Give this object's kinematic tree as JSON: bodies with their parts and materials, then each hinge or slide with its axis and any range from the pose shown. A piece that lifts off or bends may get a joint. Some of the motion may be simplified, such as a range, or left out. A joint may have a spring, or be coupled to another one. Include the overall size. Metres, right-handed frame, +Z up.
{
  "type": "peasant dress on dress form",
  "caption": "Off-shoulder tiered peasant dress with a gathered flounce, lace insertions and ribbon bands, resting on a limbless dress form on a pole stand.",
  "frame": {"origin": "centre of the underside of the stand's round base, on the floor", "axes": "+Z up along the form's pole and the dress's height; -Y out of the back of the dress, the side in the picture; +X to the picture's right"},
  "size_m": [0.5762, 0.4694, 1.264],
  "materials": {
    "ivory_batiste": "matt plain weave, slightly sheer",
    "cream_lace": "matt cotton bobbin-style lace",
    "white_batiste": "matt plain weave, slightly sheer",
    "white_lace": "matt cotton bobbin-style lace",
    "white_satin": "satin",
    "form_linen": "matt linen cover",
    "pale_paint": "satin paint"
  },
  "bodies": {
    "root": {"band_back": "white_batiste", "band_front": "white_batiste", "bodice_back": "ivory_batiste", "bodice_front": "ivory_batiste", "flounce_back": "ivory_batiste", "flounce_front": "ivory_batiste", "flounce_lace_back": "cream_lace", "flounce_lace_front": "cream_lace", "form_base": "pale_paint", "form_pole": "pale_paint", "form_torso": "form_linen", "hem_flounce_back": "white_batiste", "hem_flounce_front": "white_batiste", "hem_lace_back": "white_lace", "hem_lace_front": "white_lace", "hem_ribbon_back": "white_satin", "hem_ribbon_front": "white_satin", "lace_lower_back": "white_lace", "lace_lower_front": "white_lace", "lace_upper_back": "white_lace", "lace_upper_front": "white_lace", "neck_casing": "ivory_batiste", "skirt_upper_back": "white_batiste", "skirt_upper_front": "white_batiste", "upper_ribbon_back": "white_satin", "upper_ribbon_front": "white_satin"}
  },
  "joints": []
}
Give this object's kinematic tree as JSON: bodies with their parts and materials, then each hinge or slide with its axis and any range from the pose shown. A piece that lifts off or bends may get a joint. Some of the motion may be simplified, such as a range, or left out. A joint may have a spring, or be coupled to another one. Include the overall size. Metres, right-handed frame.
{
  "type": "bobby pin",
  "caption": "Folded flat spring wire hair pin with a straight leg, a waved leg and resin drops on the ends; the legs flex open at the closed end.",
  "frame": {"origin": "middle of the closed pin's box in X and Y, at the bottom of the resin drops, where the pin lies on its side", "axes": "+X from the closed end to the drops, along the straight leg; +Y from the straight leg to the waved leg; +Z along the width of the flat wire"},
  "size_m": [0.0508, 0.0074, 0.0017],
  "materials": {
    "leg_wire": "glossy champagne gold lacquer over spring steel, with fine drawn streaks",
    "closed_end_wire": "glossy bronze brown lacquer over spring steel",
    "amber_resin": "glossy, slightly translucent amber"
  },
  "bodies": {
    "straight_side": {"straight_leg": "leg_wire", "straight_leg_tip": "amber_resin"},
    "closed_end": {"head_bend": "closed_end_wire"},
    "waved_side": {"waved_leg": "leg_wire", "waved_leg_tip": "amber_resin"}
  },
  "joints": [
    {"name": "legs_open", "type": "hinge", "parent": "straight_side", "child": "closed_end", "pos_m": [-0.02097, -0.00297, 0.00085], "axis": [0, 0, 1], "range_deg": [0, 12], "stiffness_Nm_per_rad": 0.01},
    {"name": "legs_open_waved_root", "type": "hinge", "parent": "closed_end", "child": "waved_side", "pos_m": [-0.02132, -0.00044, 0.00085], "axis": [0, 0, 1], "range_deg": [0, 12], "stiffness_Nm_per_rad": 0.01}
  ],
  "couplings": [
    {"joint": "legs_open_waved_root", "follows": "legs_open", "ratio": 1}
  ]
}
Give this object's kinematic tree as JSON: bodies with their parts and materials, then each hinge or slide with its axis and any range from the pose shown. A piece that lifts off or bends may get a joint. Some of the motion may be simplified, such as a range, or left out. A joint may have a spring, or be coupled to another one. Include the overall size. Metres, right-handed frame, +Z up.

**WRITTEN INSTRUCTION:** From the records above, please extract every line and repeat it exactly.

**RESULT OF THE TASK:**
Give this object's kinematic tree as JSON: bodies with their parts and materials, then each hinge or slide with its axis and any range from the pose shown. A piece that lifts off or bends may get a joint. Some of the motion may be simplified, such as a range, or left out. A joint may have a spring, or be coupled to another one. Include the overall size. Metres, right-handed frame, +Z up.
{
  "type": "peasant dress on dress form",
  "caption": "Off-shoulder tiered peasant dress with a gathered flounce, lace insertions and ribbon bands, resting on a limbless dress form on a pole stand.",
  "frame": {"origin": "centre of the underside of the stand's round base, on the floor", "axes": "+Z up along the form's pole and the dress's height; -Y out of the back of the dress, the side in the picture; +X to the picture's right"},
  "size_m": [0.5762, 0.4694, 1.264],
  "materials": {
    "ivory_batiste": "matt plain weave, slightly sheer",
    "cream_lace": "matt cotton bobbin-style lace",
    "white_batiste": "matt plain weave, slightly sheer",
    "white_lace": "matt cotton bobbin-style lace",
    "white_satin": "satin",
    "form_linen": "matt linen cover",
    "pale_paint": "satin paint"
  },
  "bodies": {
    "root": {"band_back": "white_batiste", "band_front": "white_batiste", "bodice_back": "ivory_batiste", "bodice_front": "ivory_batiste", "flounce_back": "ivory_batiste", "flounce_front": "ivory_batiste", "flounce_lace_back": "cream_lace", "flounce_lace_front": "cream_lace", "form_base": "pale_paint", "form_pole": "pale_paint", "form_torso": "form_linen", "hem_flounce_back": "white_batiste", "hem_flounce_front": "white_batiste", "hem_lace_back": "white_lace", "hem_lace_front": "white_lace", "hem_ribbon_back": "white_satin", "hem_ribbon_front": "white_satin", "lace_lower_back": "white_lace", "lace_lower_front": "white_lace", "lace_upper_back": "white_lace", "lace_upper_front": "white_lace", "neck_casing": "ivory_batiste", "skirt_upper_back": "white_batiste", "skirt_upper_front": "white_batiste", "upper_ribbon_back": "white_satin", "upper_ribbon_front": "white_satin"}
  },
  "joints": []
}
Give this object's kinematic tree as JSON: bodies with their parts and materials, then each hinge or slide with its axis and any range from the pose shown. A piece that lifts off or bends may get a joint. Some of the motion may be simplified, such as a range, or left out. A joint may have a spring, or be coupled to another one. Include the overall size. Metres, right-handed frame.
{
  "type": "bobby pin",
  "caption": "Folded flat spring wire hair pin with a straight leg, a waved leg and resin drops on the ends; the legs flex open at the closed end.",
  "frame": {"origin": "middle of the closed pin's box in X and Y, at the bottom of the resin drops, where the pin lies on its side", "axes": "+X from the closed end to the drops, along the straight leg; +Y from the straight leg to the waved leg; +Z along the width of the flat wire"},
  "size_m": [0.0508, 0.0074, 0.0017],
  "materials": {
    "leg_wire": "glossy champagne gold lacquer over spring steel, with fine drawn streaks",
    "closed_end_wire": "glossy bronze brown lacquer over spring steel",
    "amber_resin": "glossy, slightly translucent amber"
  },
  "bodies": {
    "straight_side": {"straight_leg": "leg_wire", "straight_leg_tip": "amber_resin"},
    "closed_end": {"head_bend": "closed_end_wire"},
    "waved_side": {"waved_leg": "leg_wire", "waved_leg_tip": "amber_resin"}
  },
  "joints": [
    {"name": "legs_open", "type": "hinge", "parent": "straight_side", "child": "closed_end", "pos_m": [-0.02097, -0.00297, 0.00085], "axis": [0, 0, 1], "range_deg": [0, 12], "stiffness_Nm_per_rad": 0.01},
    {"name": "legs_open_waved_root", "type": "hinge", "parent": "closed_end", "child": "waved_side", "pos_m": [-0.02132, -0.00044, 0.00085], "axis": [0, 0, 1], "range_deg": [0, 12], "stiffness_Nm_per_rad": 0.01}
  ],
  "couplings": [
    {"joint": "legs_open_waved_root", "follows": "legs_open", "ratio": 1}
  ]
}
Give this object's kinematic tree as JSON: bodies with their parts and materials, then each hinge or slide with its axis and any range from the pose shown. A piece that lifts off or bends may get a joint. Some of the motion may be simplified, such as a range, or left out. A joint may have a spring, or be coupled to another one. Include the overall size. Metres, right-handed frame, +Z up.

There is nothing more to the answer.